Brief:
Without altering anything, output the material below.

------ Dataset extract

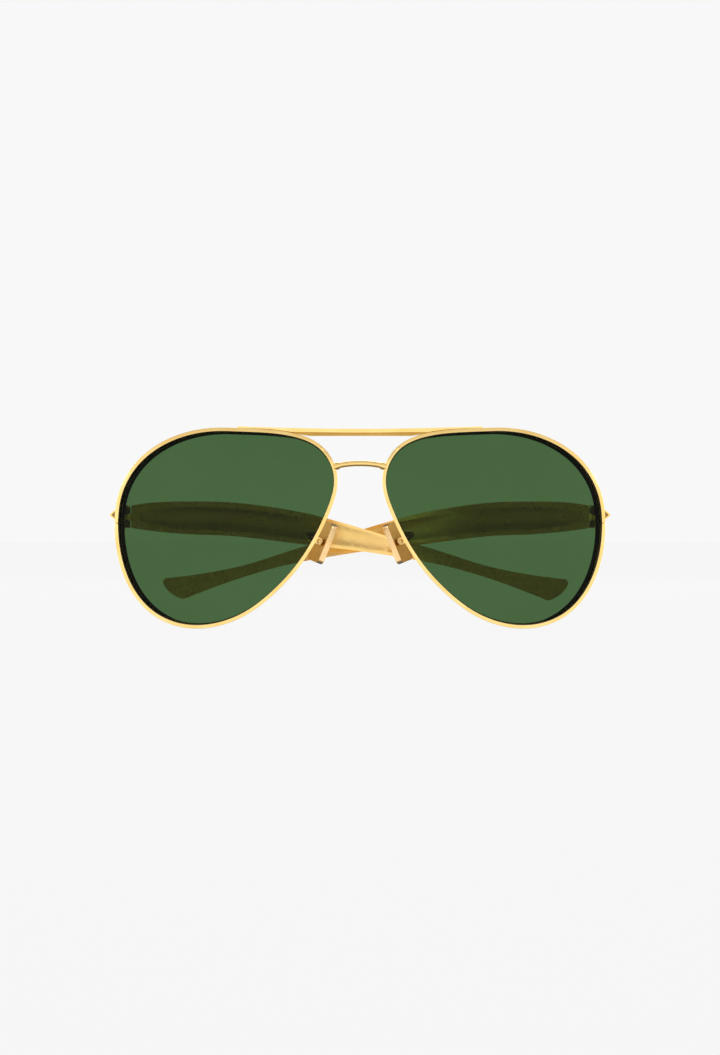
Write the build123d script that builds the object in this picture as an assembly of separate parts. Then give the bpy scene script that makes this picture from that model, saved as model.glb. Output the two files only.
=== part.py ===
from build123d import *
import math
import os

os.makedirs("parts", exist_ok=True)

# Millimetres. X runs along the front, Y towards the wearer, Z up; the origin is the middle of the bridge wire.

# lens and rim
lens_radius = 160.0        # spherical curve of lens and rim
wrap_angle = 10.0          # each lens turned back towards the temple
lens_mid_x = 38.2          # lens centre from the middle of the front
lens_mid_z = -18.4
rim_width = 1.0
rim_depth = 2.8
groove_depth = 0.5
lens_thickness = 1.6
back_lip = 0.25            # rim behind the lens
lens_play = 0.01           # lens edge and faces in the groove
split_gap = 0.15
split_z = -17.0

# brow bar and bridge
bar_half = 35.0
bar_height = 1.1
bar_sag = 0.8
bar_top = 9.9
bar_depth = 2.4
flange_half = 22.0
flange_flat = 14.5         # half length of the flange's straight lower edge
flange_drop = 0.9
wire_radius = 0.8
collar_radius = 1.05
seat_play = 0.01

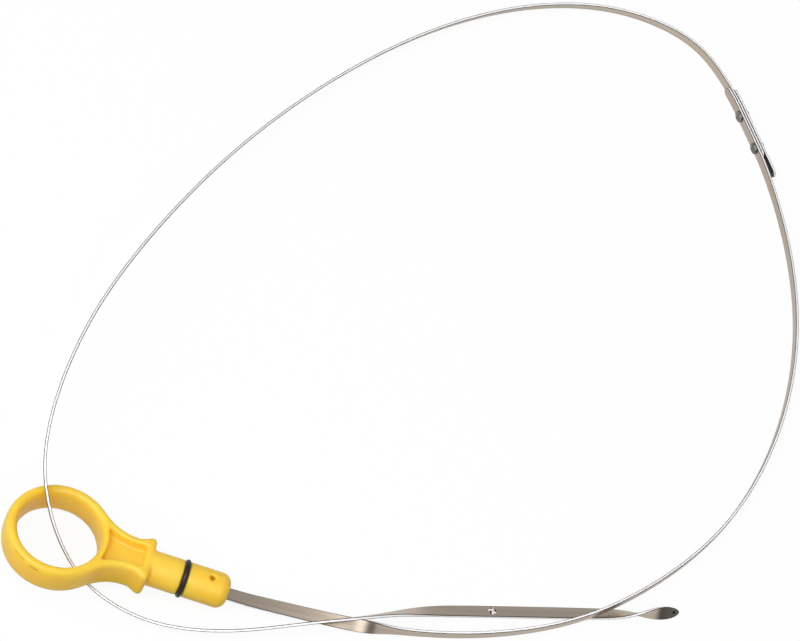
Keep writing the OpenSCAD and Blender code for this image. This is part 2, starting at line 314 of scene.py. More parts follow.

------------

Task solution:
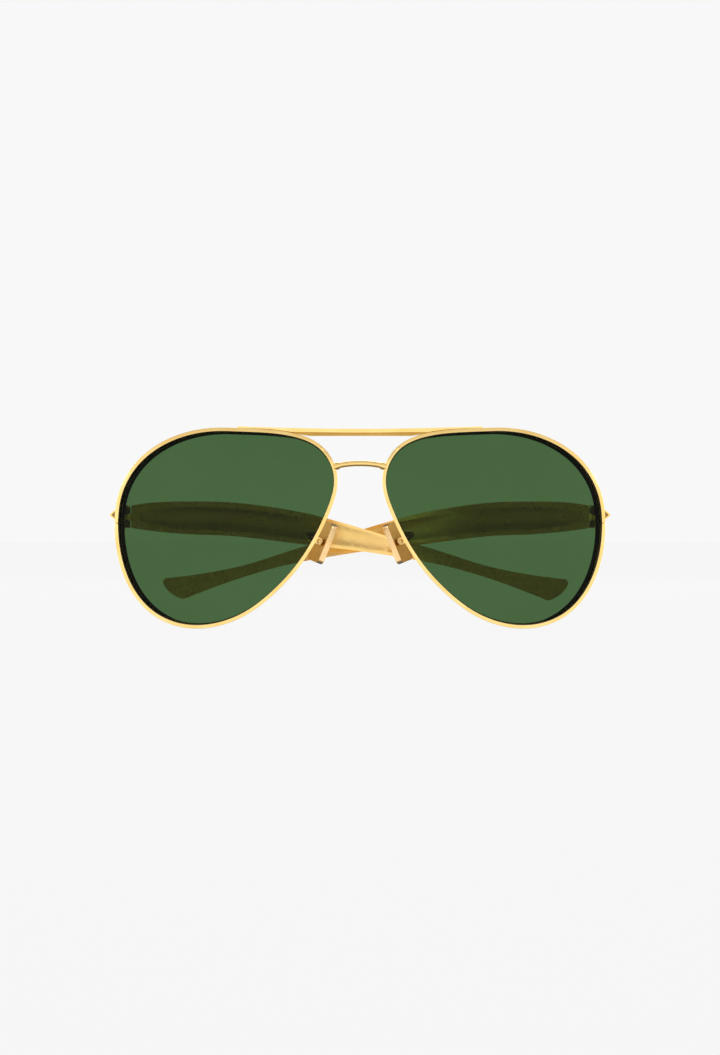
Write the build123d script that builds the object in this picture as an assembly of separate parts. Then give the bpy scene script that makes this picture from that model, saved as model.glb. Output the two files only.
=== part.py ===
from build123d import *
import math
import os

os.makedirs("parts", exist_ok=True)

# Millimetres. X runs along the front, Y towards the wearer, Z up; the origin is the middle of the bridge wire.

# lens and rim
lens_radius = 160.0        # spherical curve of lens and rim
wrap_angle = 10.0          # each lens turned back towards the temple
lens_mid_x = 38.2          # lens centre from the middle of the front
lens_mid_z = -18.4
rim_width = 1.0
rim_depth = 2.8
groove_depth = 0.5
lens_thickness = 1.6
back_lip = 0.25            # rim behind the lens
lens_play = 0.01           # lens edge and faces in the groove
split_gap = 0.15
split_z = -17.0

# brow bar and bridge
bar_half = 35.0
bar_height = 1.1
bar_sag = 0.8
bar_top = 9.9
bar_depth = 2.4
flange_half = 22.0
flange_flat = 14.5         # half length of the flange's straight lower edge
flange_drop = 0.9
wire_radius = 0.8
collar_radius = 1.05
seat_play = 0.01

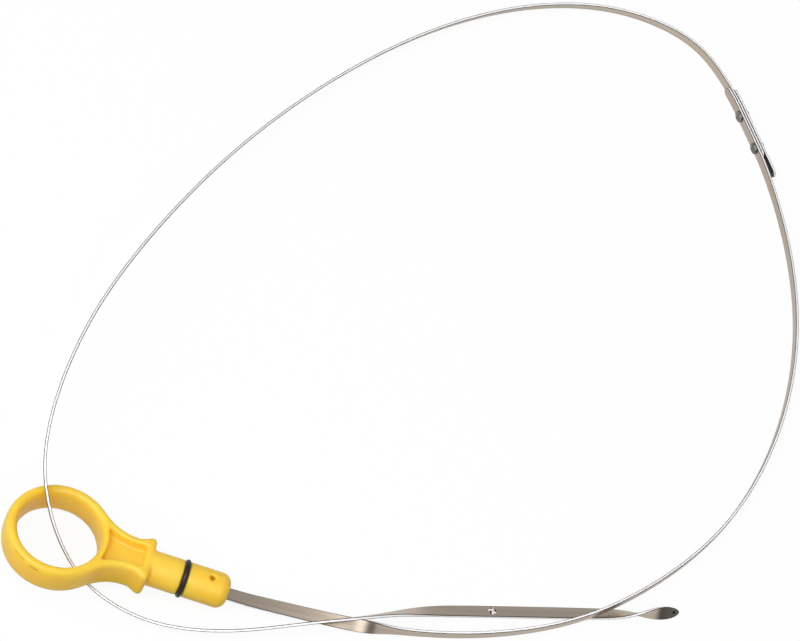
Keep writing the OpenSCAD and Blender code for this image. This is part 2, starting at line 314 of scene.py. More parts follow.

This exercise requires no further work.